Problem requirements = Work out how many lines in the data hold the word "each", and reply with that number only.

Records for this exercise =
"""

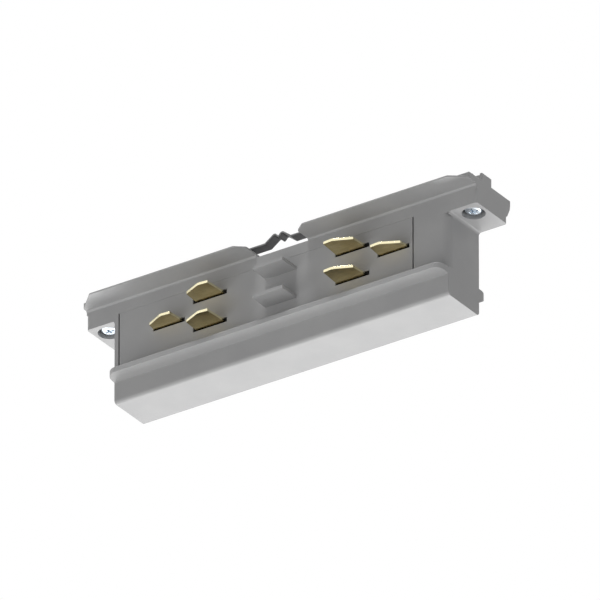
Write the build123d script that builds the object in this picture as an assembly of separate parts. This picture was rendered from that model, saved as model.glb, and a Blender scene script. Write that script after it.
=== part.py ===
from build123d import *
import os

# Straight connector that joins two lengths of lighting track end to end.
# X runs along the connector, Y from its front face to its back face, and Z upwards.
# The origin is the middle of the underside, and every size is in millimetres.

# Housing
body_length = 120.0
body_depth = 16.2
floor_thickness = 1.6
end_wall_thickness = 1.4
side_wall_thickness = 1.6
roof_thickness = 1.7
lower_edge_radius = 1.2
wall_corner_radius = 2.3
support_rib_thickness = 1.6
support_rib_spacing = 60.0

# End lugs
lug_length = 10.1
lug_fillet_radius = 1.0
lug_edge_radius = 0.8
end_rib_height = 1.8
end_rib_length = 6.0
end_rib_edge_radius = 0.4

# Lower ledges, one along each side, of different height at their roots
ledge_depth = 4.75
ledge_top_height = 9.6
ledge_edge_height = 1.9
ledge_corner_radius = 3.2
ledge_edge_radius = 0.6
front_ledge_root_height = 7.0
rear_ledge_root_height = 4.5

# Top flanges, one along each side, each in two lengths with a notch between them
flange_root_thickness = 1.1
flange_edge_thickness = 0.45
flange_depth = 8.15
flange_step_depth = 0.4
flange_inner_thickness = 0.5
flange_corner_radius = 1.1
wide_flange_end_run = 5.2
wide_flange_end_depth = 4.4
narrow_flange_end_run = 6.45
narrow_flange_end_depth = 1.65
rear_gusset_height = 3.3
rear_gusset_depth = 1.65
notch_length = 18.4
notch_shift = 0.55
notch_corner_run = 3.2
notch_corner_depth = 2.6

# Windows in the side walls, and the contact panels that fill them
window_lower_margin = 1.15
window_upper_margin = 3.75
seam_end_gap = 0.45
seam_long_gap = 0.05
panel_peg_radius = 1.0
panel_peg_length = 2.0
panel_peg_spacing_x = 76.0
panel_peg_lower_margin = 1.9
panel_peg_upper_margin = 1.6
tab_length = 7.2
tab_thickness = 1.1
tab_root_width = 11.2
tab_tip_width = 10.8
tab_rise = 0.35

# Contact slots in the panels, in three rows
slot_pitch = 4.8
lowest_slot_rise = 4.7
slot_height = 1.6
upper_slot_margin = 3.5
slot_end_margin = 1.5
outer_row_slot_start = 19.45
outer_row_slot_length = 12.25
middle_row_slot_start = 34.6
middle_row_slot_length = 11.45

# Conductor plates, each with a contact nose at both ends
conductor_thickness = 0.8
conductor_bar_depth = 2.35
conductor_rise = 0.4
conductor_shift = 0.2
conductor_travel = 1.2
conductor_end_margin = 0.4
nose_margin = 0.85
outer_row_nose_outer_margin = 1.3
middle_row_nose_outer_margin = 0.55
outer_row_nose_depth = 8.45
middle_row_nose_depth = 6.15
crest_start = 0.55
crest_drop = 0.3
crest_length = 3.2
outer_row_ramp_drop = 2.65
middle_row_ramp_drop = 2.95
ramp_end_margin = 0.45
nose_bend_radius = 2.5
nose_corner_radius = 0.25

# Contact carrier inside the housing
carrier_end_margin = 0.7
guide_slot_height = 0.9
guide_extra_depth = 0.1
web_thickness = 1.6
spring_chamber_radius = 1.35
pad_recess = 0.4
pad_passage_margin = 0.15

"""
"""

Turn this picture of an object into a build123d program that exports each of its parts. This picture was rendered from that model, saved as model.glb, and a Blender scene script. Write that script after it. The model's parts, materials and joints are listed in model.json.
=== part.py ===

"""

Task solution = 4